Фильм получился страшным. По-настоящему страшным, без зомби-апокалипсисов и любовных страстей упырей. Вероятно, поэтому, картина, что на порядок сильнее советского ширпотреба, регулярно пускаемого на тематических киноканалах, в принципе, широкому зрителя практически неизвестна. То, что в “Белых Росах” показано намеком - финальный монолог деда Ходаса, здесь бьёт наотмашь. Как бы ты по жизни не петлял, к тебе всегда придет проводница в другой мир, заставив перед этим осознать свою половинчатость и острое желание всё переиграть заново. Если бы молодость знала, если бы старость могла.
Не надо новомодных скримеров - Добролюбов показал славянский потусторонний мир - с мертвыми живыми девушками в белых одеждах и чёрными котами, удерживающими границу света и тьмы. И заюлит человек, никуда не денется, и покается, и прощения попросит, и завоет дико - а всё, время истекло, и по ту сторону вовсе не тепло и спокойно, если здесь подличал и малодушничал.
Конечно, Добролюбов манипулировал зрителем. От первых кадров, где потихоньку исчезали с фотографии жители белорусской деревеньки до больничных мытарств, когда, словно Тантал, умирающий старик не может напиться. Причем, вода - это одна из философских нитей, пронизающая весь фильм, когда один сельчанин старается очистить колодец за всех ушедших, а второй туда плюёт. И минорная музыка Андрея Петрова фиксирует безнадежность жизненной суеты на пороге подведения итогов. Хотя, кажется, тебе и “Жигули” в лотерею выпали, и дети рублишко к пенсии подкидывают, но ведь богу взятку не дашь.

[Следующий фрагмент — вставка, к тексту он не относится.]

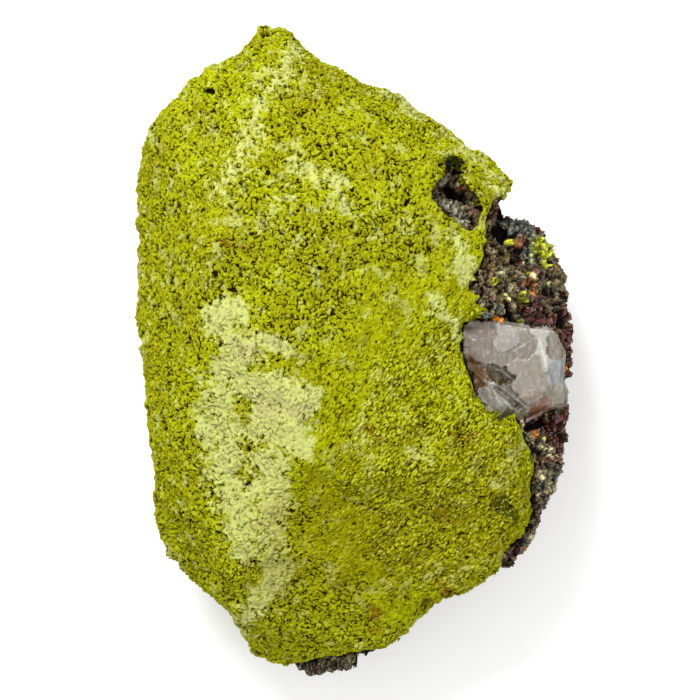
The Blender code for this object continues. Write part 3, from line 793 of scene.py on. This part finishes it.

И человек вдруг понимает, что у него за всё спросят. За донос на ухажера твоей девушки, за трусость, за мелочность. Причем, все трое стариков боятся переступить черту - они понимают, что жили неправильно, и их проблемы с детьми (у Ганны единственный сын - вор, сидит крепко, у Василя - перекати-поле, клянчащий пенсию, у Микиты - сбежавшие от старика в город) - это колокольчик. Хоть все персонажи всю жизнь тяжко работали, воевали, и, по большому счету, жили по заветам социалистического общества. Но в итоге предъявить нечего.
Каждый эпизод многогранен и художественно красив. Фильм тянет поставить на паузу и задуматься. Задуматься над вечными вопросами, которые решают все поколения не одну тысячу веков. И не хочется возобновлять просмотр, потому что понимаешь, что все идет к must die. И страшно не за придуманных героев, а за себя. Ведь именно тебя сейчас хладнокровно ткнули носом в твою неизбежную развязку. Одиночество, осознание неправильно выбранной дороги и расплаты за это. Ты обречен ловить знаки в странных снах осени жизни и печалится каждому своему дню рождения, как счетчику приближения к той черте, к которой мы все направляемся с разных сторон.
Поэтому будем и дальше уклоняться от неприятных вопросов, выбирая в телепрограмме ставшие родными приключения фольклориста Шурика или анекдот про то, как два пенсионера Шарика тещиной настойкой напоили.